-- Begin Data to use --
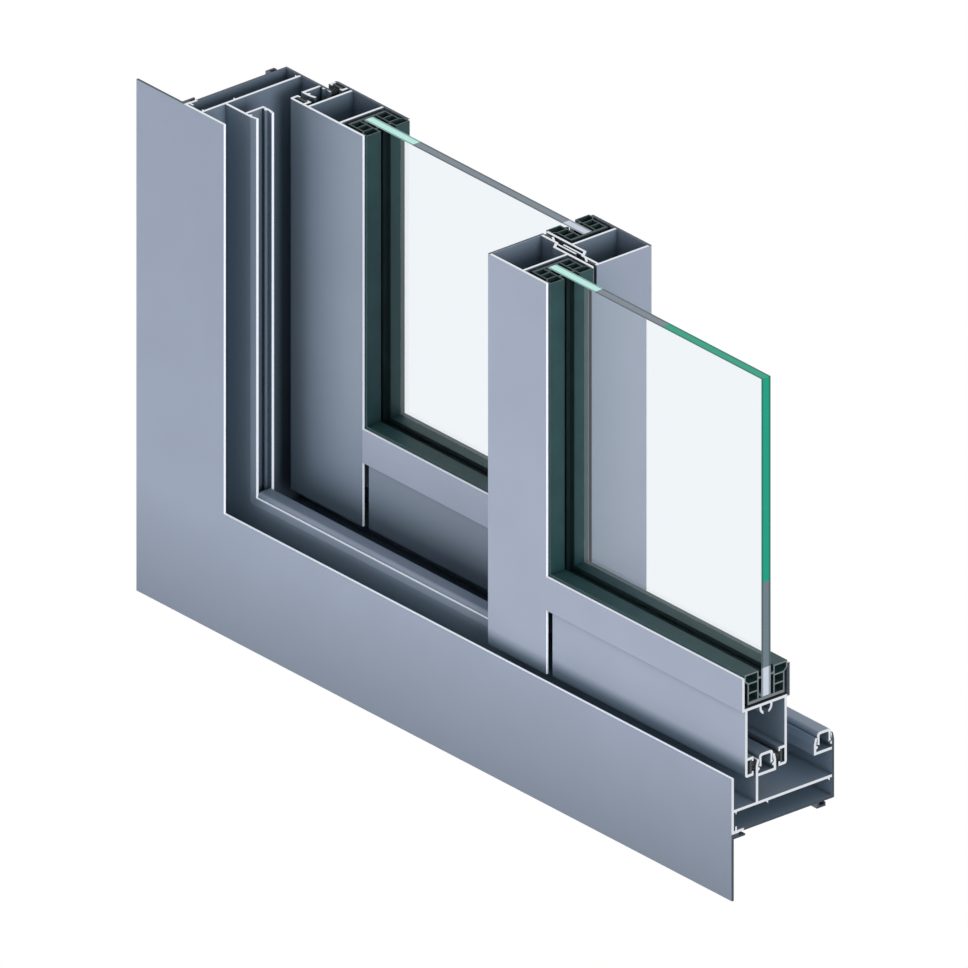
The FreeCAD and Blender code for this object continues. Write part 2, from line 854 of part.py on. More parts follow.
def glass_pane(name, centre, left, right):
    body = new_body(name)
    bottom = rail_wall_end + S.gasket_overhang - S.gasket_depth + S.glass_seat
    sketch = new_sketch(body, "profile", "XY_Plane", bottom)
    half = S.glass_thickness / 2
    low = centre - half
    high = centre + half
    draw_outline(sketch, [(left, low), (right, low), (right, high), (left, high)])
    pad(body, sketch, S.cut_height - bottom)
    set_in_place(body)
    return body


# Brush seals

def brush_outline(centre, side, wall_inner):
    """A brush in a leg's slot, as (across, along the leg), its pile reaching to the rail head."""

    def at(half, up):
        return centre + half * side, up

    mouth = wall_inner - S.lip_reach
    back = mouth + S.lip_return + S.brush_backing + S.brush_fit
    face = back - S.brush_backing
    tip = rail_half + S.brush_fit
    slot_low = sash_start + S.wall + S.brush_fit
    slot_high = slot_low + S.brush_slot - S.brush_fit * 2
    pile_low = (slot_low + slot_high - S.brush_pile) / 2
    pile_high = pile_low + S.brush_pile
    return [
        at(back, slot_low),
        at(back, slot_high),
        at(face, slot_high),
        at(face, pile_high),
        at(tip, pile_high),
        at(tip, pile_low),
        at(face, pile_low),
        at(face, slot_low),
    ]


def rail_brush(name, centre, side, start, end):
    """A brush along a bottom rail."""
    body = new_body(name)
    sketch = new_sketch(body, "profile", "YZ_Plane", start)
    draw_outline(sketch, brush_outline(centre, side, sash_inner_half - S.rail_setback))
    pad(body, sketch, end - start)
    set_in_place(body)
    return body


def stile_brush(name, centre, side):
    """A brush up the jamb stile."""
    body = new_body(name)
    sketch = new_sketch(body, "profile", "XY_Plane", stile_start)
    draw_outline(sketch, swap(brush_outline(centre, side, sash_inner_half)))
    pad(body, sketch, S.cut_height - stile_start)
    set_in_place(body)
    return body


def meeting_brush(name):
    """The brush beside the interlock, held between the barb and the lip of the stile's edge."""
    body = new_body(name)
    base = S.front_rail + sash_half + S.bulge + S.brush_fit
    far = S.front_rail + S.rail_spacing - sash_half - S.brush_fit
    left = S.meeting_left + S.wall + S.brush_fit
    right = left + S.meeting_brush_width
    middle = (left + right) / 2
    pile_left = middle - S.brush_pile / 2
    pile_right = middle + S.brush_pile / 2
    face = base + S.brush_backing
    sketch = new_sketch(body, "profile", "XY_Plane", stile_start)
    draw_outline(sketch, [
        (left, base),
        (right, base),
        (right, face),
        (pile_right, face),
        (pile_right, far),
        (pile_left, far),
        (pile_left, face),
        (left, face),
    ])
    pad(body, sketch, S.cut_height - stile_start)
    return body


# Rollers

def roller_housing(name, centre, start):
    """A hat-shaped steel carriage that stands on the lips of the bottom rail."""
    body = new_body(name)
    seat = sash_start + S.wall * 2 + S.brush_slot + S.running_gap
    foot = sash_half - S.rail_setback - S.wall - S.joint_clearance
    outer = S.housing_width / 2
    inner = outer - S.housing_sheet
    top = axle_height + S.wheel_radius + S.housing_clearance + S.housing_sheet
    half = [
        (outer, top),
        (outer, seat + S.housing_sheet),
        (foot, seat + S.housing_sheet),
        (foot, seat),
        (inner, seat),
        (inner, top - S.housing_sheet),
    ]
    right = [(centre + across, up) for across, up in half]
    left = [(centre - across, up) for across, up in half]
    profile = new_sketch(body, "profile", "YZ_Plane", start)
    draw_outline(profile, right + left[::-1])
    pad(body, profile, S.housing_length)
    doc.recompute()
    axle = new_sketch(body, "axle_hole", "XZ_Plane")
    middle = (start + S.housing_length / 2, axle_height)
    add_circle(axle, middle, S.axle_radius + S.running_gap)
    cut_through(body, axle)
    set_in_place(body)
    return body


def roller_wheel(name, centre, start):
    """A wheel on its axle, turned about the axle's line."""
    body = new_body(name)
    half = S.wheel_width / 2
    axle_half = S.housing_width / 2 + S.housing_sheet / 2
    rim = S.wheel_radius - S.wheel_chamfer
    sketch = new_sketch(body, "profile", "XY_Plane")
    draw_outline(sketch, [
        (ZERO, ZERO - axle_half),
        (S.axle_radius, ZERO - axle_half),
        (S.axle_radius, ZERO - half),
        (rim, ZERO - half),
        (S.wheel_radius, S.wheel_chamfer - half),
        (S.wheel_radius, half - S.wheel_chamfer),
        (rim, half),
        (S.axle_radius, half),
        (S.axle_radius, axle_half),
        (ZERO, axle_half),
    ])
    turned_part = body.newObject("PartDesign::Revolution", f"{name}_turned")
    turned_part.Profile = sketch
    turned_part.ReferenceAxis = (sketch, ["V_Axis"])
    turned_part.Angle = 360
    place = (
        start + S.housing_length / 2 - reveal,
        centre - S.wall,
        axle_height - reveal,
    )
    for axis, shift in zip("xyz", place):
        body.setExpression(f"Placement.Base.{axis}", shift.text)
    return body


# The frame corner
parts = [
    frame_piece("frame_sill", upright=False),
    frame_piece("frame_jamb", upright=True),
    corner_cleat("frame_corner_cleat"),
    rail_cap("front_rail_cap", S.front_rail),
    rail_cap("rear_rail_cap", rear_rail),
]

# The front sash, which hooks into the rear one at its left and is cut at its right
front = S.front_rail
front_stile = meeting_stile("front_sash_meeting_stile")
set_in_place(front_stile)
front_brush = meeting_brush("front_meeting_brush")
set_in_place(front_brush)
gasket_base = meeting_right + S.gasket_overhang - S.gasket_depth
front_rail_start = meeting_right + S.corner_slot
front_roller = front_rail_start + S.roller_inset
parts += [
    front_stile,
    front_brush,
    bottom_rail("front_sash_bottom_rail", front, meeting_right, S.cut_length, meeting_floor, None),
    glass_pane("front_sash_glass", front, gasket_base + S.glass_seat, S.cut_length),
    upright_gasket("front_sash_side_gasket", front, meeting_right, 1),
    bottom_gasket("front_sash_bottom_gasket", front, [(meeting_right, 1)]),
    rail_brush("front_sash_outer_brush", front, -1, front_rail_start, S.cut_length),
    rail_brush("front_sash_inner_brush", front, 1, front_rail_start, S.cut_length),
    roller_housing("front_sash_roller_housing", front, front_roller),
    roller_wheel("front_sash_roller_wheel", front, front_roller),
]

# The rear sash, whose left stile closes over the jamb
rear_stile = meeting_stile("rear_sash_meeting_stile")
set_half_round(rear_stile)
rear_brush = meeting_brush("rear_meeting_brush")
set_half_round(rear_brush)
left_base = jamb_stile_right + S.gasket_overhang - S.gasket_depth
right_base = rear_meeting_left - S.gasket_overhang + S.gasket_depth
rear_rail_start = jamb_stile_right + S.corner_slot
rear_rail_end = rear_meeting_left - S.corner_slot
rear_pane = (left_base + S.glass_seat, right_base - S.glass_seat)
rollers = {
    "left": rear_rail_start + S.roller_inset,
    "right": rear_rail_end - S.roller_inset - S.housing_length,
}
parts += [
    rear_stile,
    rear_brush,
    jamb_stile("rear_sash_jamb_stile", rear_rail),
    bottom_rail("rear_sash_bottom_rail", rear_rail, jamb_stile_right, rear_meeting_left,
                pocket_floor, rear_meeting_floor),
    glass_pane("rear_sash_glass", rear_rail, *rear_pane),
    upright_gasket("rear_sash_left_gasket", rear_rail, jamb_stile_right, 1),
    upright_gasket("rear_sash_right_gasket", rear_rail, rear_meeting_left, -1),
    bottom_gasket("rear_sash_bottom_gasket", rear_rail,
                  [(jamb_stile_right, 1), (rear_meeting_left, -1)]),
    rail_brush("rear_sash_outer_brush", rear_rail, -1, rear_rail_start, rear_rail_end),
    rail_brush("rear_sash_inner_brush", rear_rail, 1, rear_rail_start, rear_rail_end),
    stile_brush("jamb_outer_brush", rear_rail, -1),
    stile_brush("jamb_inner_brush", rear_rail, 1),
]
for side, start in rollers.items():
    parts.append(roller_housing(f"rear_sash_{side}_roller_housing", rear_rail, start))
    parts.append(roller_wheel(f"rear_sash_{side}_roller_wheel", rear_rail, start))

doc.recompute()
for item in doc.Objects:
    if "Invalid" in item.State or "Error" in item.State:
        raise RuntimeError(f"{item.Label} failed: {item.State}")
for body in parts:
    if body.Shape.isNull() or not body.Shape.isValid():
        raise RuntimeError(f"{body.Label} has no valid shape")

os.makedirs("parts", exist_ok=True)
for body in parts:
    body.Shape.exportStep(f"parts/{body.Label}.step")
    box = body.Shape.BoundBox
    solids = len(body.Shape.Solids)
    print(f"{body.Label}: {solids} solid, {body.Shape.Volume / 1000:.2f} cm3,"
          f" x {box.XMin:.1f} to {box.XMax:.1f}, y {box.YMin:.1f} to {box.YMax:.1f},"
          f" z {box.ZMin:.1f} to {box.ZMax:.1f}")
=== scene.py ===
# %% [markdown]
# # Corner section of an aluminium sliding window
# The object is a sawn-off sample of a two-track window: the lower left corner of the frame, a
# rear sash that closes over the jamb, and a front sash that hooks into it. The shapes come from
# the construction model, because an extrusion is a drawn section pushed to a length, and a CAD
# program holds that exactly. This script gives those shapes their finishes, makes the brush
# seals bristle by bristle, and sets light and camera.

# %% Load the frame
import math

import bpy
from mathutils import Matrix, Vector


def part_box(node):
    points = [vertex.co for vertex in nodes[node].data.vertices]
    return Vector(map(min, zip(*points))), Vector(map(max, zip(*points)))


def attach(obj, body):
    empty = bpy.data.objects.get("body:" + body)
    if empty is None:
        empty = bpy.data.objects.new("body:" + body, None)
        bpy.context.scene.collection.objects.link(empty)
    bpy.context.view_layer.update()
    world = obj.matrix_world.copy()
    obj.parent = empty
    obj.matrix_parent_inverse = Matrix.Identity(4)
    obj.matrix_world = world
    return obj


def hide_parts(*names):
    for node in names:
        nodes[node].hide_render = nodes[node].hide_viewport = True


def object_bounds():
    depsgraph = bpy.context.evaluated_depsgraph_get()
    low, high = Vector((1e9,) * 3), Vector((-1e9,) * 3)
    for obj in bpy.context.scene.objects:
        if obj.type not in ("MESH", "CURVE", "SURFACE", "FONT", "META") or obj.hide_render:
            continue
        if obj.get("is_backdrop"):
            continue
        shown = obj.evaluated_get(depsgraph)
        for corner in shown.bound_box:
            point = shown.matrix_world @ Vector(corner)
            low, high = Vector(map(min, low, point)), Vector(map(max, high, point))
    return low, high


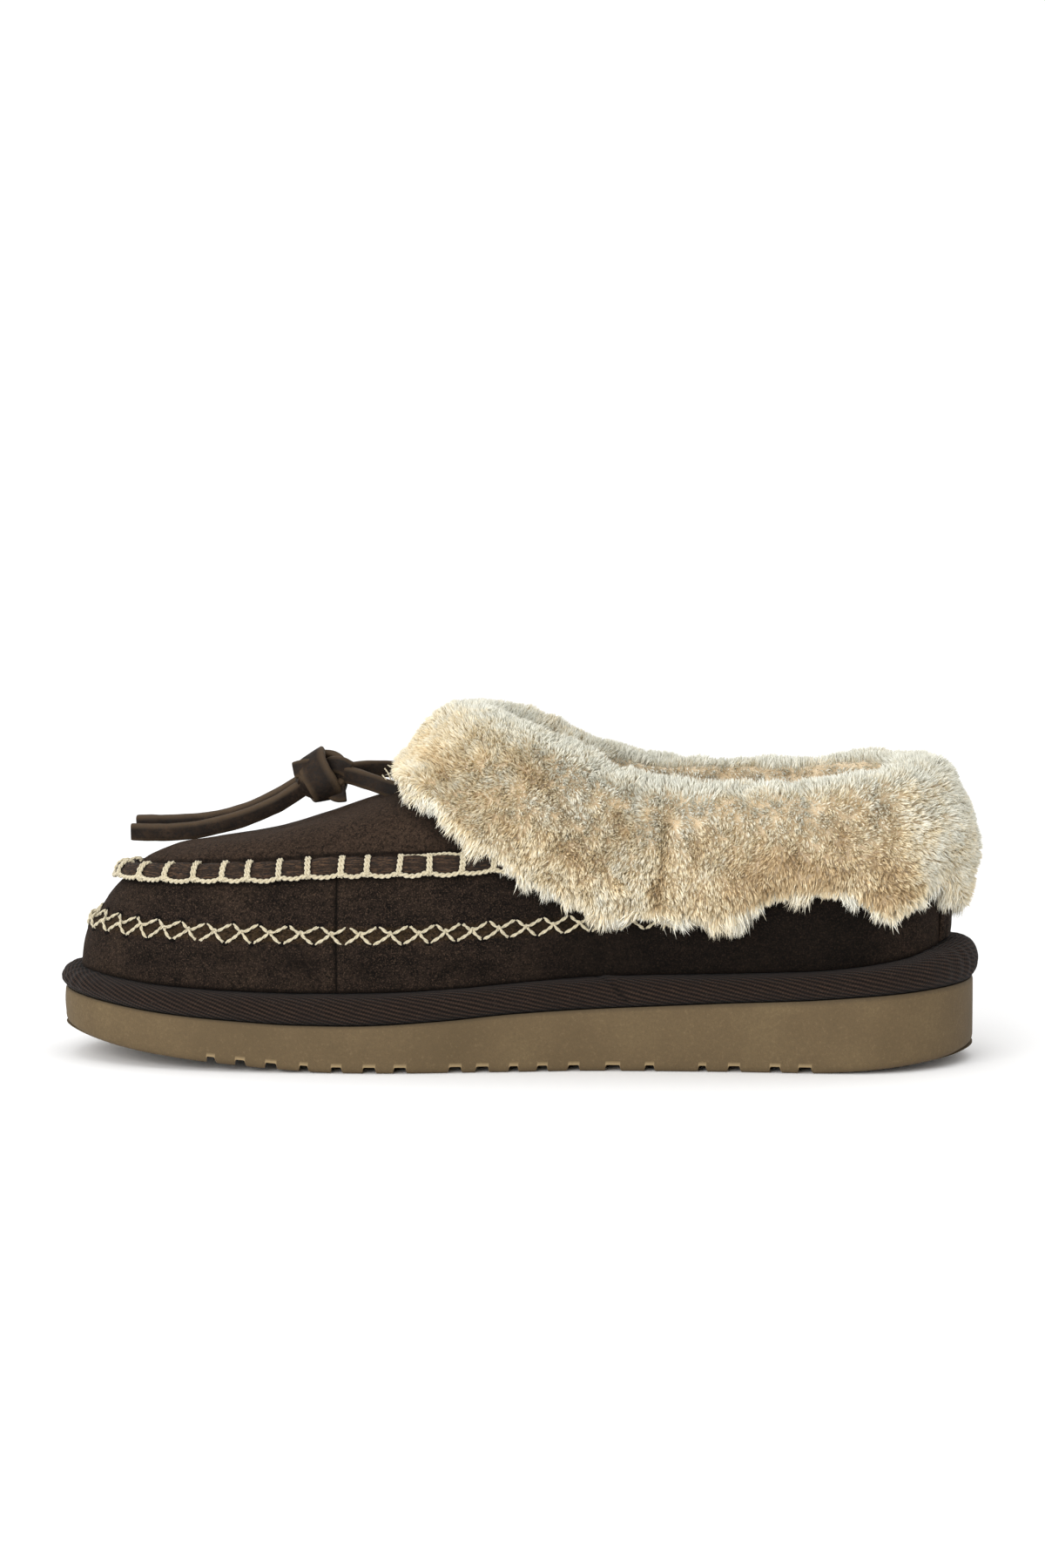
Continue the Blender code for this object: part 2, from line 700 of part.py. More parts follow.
def make_heel_strip(look):
    """Strip over the back seam, from the foot of the wall to the lower edge of the cuff."""
    loops = []
    columns = [k % COLUMNS for k in range(-STAY_COLUMNS, STAY_COLUMNS + 1)]
    for i in columns:
        read, s = column_reader(i)
        width = float(smooth(CUFF, 1, FOLDED[i]))
        rows = np.linspace(s[-1] - 0.6, width + 2.6, 5)
        inner = [read(d)[0] + read(d)[1] * (GAP + 0.1) for d in rows]
        outer = [read(d)[0] + read(d)[1] * (GAP + 0.1 + STAY_THICK) for d in rows]
        loops.append(inner + outer[::-1])
    m = len(loops[0])
    points = np.concatenate([np.array(x) for x in loops])
    faces = []
    for r in range(len(loops) - 1):
        for k in range(m):
            j = (k + 1) % m
            faces.append((r * m + k, r * m + j, (r + 1) * m + j, (r + 1) * m + k))
    for base, flip in ((0, True), ((len(loops) - 1) * m, False)):
        for k in range(m // 2 - 1):
            f = (base + k, base + k + 1, base + m - 2 - k, base + m - 1 - k)
            faces.append(tuple(reversed(f)) if flip else f)
    return solid("heel_strip", points, faces, look, 50)


def smooth_path(points, count):
    """Catmull-Rom curve through the points, read at count places."""
    p = np.array(points, float)
    p = np.vstack([2 * p[0] - p[1], p, 2 * p[-1] - p[-2]])
    out = []
    for u in np.linspace(0, len(points) - 1, count):
        k = min(int(u), len(points) - 2)
        t = u - k
        a, b, c, d = p[k : k + 4]
        out.append(
            0.5
            * (
                2 * b
                + (c - a) * t
                + (2 * a - 5 * b + 4 * c - d) * t * t
                + (3 * b - a - 3 * c + d) * t**3
            )
        )
    return out


def make_thong(name, points, count, look):
    curve = bpy.data.curves.new(name, "CURVE")
    curve.dimensions = "3D"
    curve.bevel_depth = THONG / 2 * MM
    curve.bevel_resolution = 2
    curve.use_fill_caps = True
    spline = curve.splines.new("POLY")
    path = smooth_path(points, count)
    spline.points.add(len(path) - 1)
    for k, q in enumerate(path):
        spline.points[k].co = (
            (q[0] - ORIGIN_X) * MM,
            (q[1] - ORIGIN_Y) * MM,
            q[2] * MM,
            1,
        )
    curve.materials.append(look)
    obj = bpy.data.objects.new(name, curve)
    bpy.context.scene.collection.objects.link(obj)
    return obj


def make_knot(look):
    """Rounded block of the knot's outer size; its front and back faces are flat where the thongs leave."""
    (cx, cy, cz), (lx, ly, lz) = KNOT_CENTRE, KNOT_SIZE
    loops = []
    for share, scale in (
        (-0.5, 0.62),
        (-0.34, 0.9),
        (0.0, 1.0),
        (0.34, 0.9),
        (0.5, 0.62),
    ):
        x = cx + lx * share
        loops.append(
            [
                (
                    x,
                    cy + ly / 2 * scale * math.cos(a),
                    cz + lz / 2 * scale * math.sin(a),
                )
                for a in np.radians(np.arange(0, 360, 36))
            ]
        )
    return tube("lace_knot", loops, look)


def main():
    for obj in list(bpy.data.objects):
        bpy.data.objects.remove(obj)
    suede = material("suede", (0.045, 0.030, 0.024), 0.95)
    tape = material("tape", (0.040, 0.031, 0.029), 0.9)
    foam = material("sole_foam", (0.215, 0.158, 0.088), 0.8)
    fleece = material("fleece", (0.72, 0.58, 0.40), 1.0)
    thong = material("thong", (0.050, 0.034, 0.024), 0.75)

    make_outsole(foam)
    make_midsole(tape)
    make_insole(fleece)
    make_upper(suede)
    front, back = CUFF_SEAM + CUFF_SEAM_GAP / 2, CUFF_SEAM - CUFF_SEAM_GAP / 2
    first = math.ceil(front)
    instep = [front, *range(first, COLUMNS - first + 1), COLUMNS - front]
    heel = [-back, *range(-math.floor(back), math.floor(back) + 1), back]
    make_cuff("cuff_instep", instep, fleece)
    make_cuff("cuff_heel", heel, fleece)
    make_seam_roll(suede)
    make_heel_strip(suede)
    make_thong("lace_near", BIGHT_NEAR, 4, thong)
    make_thong("lace_far", BIGHT_FAR, 4, thong)
    make_knot(thong)
    make_thong("lace_end_near", END_NEAR, 8, thong)
    make_thong("lace_end_far", END_FAR, 8, thong)


main()
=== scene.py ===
"""Looks of the suede moccasin slipper with a turned-down sheepskin cuff, a right shoe.

The shape functions repeat the solids' own design at a finer step. Everything is worked out in millimetres, toe
towards -X and inner side towards -Y, and moved by ORIGIN and turned into metres where a mesh is made.
"""

import math

import bpy
import numpy as np
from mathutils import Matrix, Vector


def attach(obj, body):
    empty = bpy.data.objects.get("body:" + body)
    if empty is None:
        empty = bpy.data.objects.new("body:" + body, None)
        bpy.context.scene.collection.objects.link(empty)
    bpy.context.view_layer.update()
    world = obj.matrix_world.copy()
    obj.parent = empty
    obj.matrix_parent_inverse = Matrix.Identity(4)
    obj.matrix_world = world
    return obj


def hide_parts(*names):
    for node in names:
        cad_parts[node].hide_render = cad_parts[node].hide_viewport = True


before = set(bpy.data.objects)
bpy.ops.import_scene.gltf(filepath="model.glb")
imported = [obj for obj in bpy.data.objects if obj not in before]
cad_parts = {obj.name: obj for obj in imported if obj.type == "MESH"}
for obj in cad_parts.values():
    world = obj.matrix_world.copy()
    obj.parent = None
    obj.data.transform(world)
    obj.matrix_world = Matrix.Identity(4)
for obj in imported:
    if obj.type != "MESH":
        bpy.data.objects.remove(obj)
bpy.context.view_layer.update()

MM = 0.001
ORIGIN = np.array([-0.87, 4.50, 0.0])
SOLE_TOE_X = -134.3
SOLE_HEEL_X = 132.5
TOE_ROUND = 70.0
HEEL_ROUND = 40.0
TOE_POWER = 2.3
HEEL_POWER = 2.25
WALL = 6.0
SKIN = 1.5
GAP = 0.3
CUFF_GAP = 0.6
SEAM_ANGLE = 70.6  # where the cuff's two pieces meet, in degrees round the sole outline
ROLL_OUT = 3.4  # depth of the roll with its stitches
ROLL_THICK = 3.1
ROLL_HIGH = 5.2
GROOVE_DEPTH = 2.0
THONG = (5.0, 3.0)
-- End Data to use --
Exercise details> Copy every line of the records above, starting with the first, up to and including the line containing "return centre + half * side, up".

Solution to the exercise>
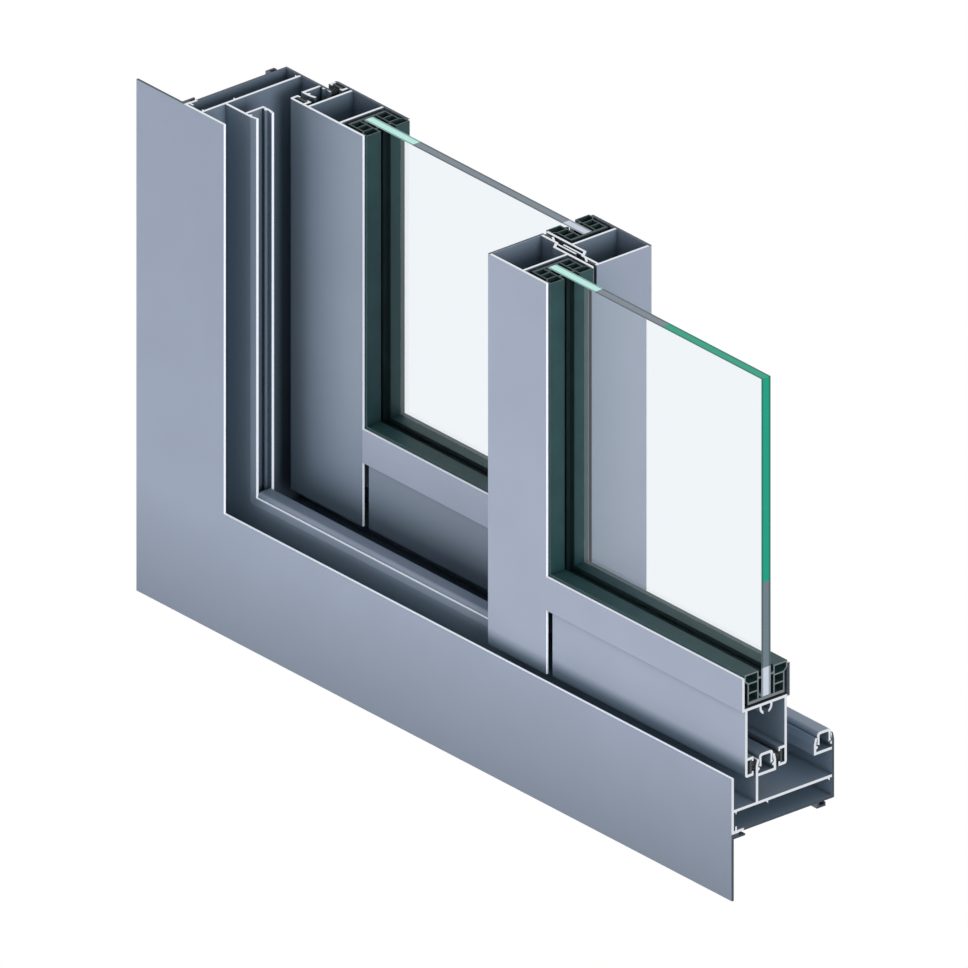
The FreeCAD and Blender code for this object continues. Write part 2, from line 854 of part.py on. More parts follow.
def glass_pane(name, centre, left, right):
    body = new_body(name)
    bottom = rail_wall_end + S.gasket_overhang - S.gasket_depth + S.glass_seat
    sketch = new_sketch(body, "profile", "XY_Plane", bottom)
    half = S.glass_thickness / 2
    low = centre - half
    high = centre + half
    draw_outline(sketch, [(left, low), (right, low), (right, high), (left, high)])
    pad(body, sketch, S.cut_height - bottom)
    set_in_place(body)
    return body


# Brush seals

def brush_outline(centre, side, wall_inner):
    """A brush in a leg's slot, as (across, along the leg), its pile reaching to the rail head."""

    def at(half, up):
        return centre + half * side, up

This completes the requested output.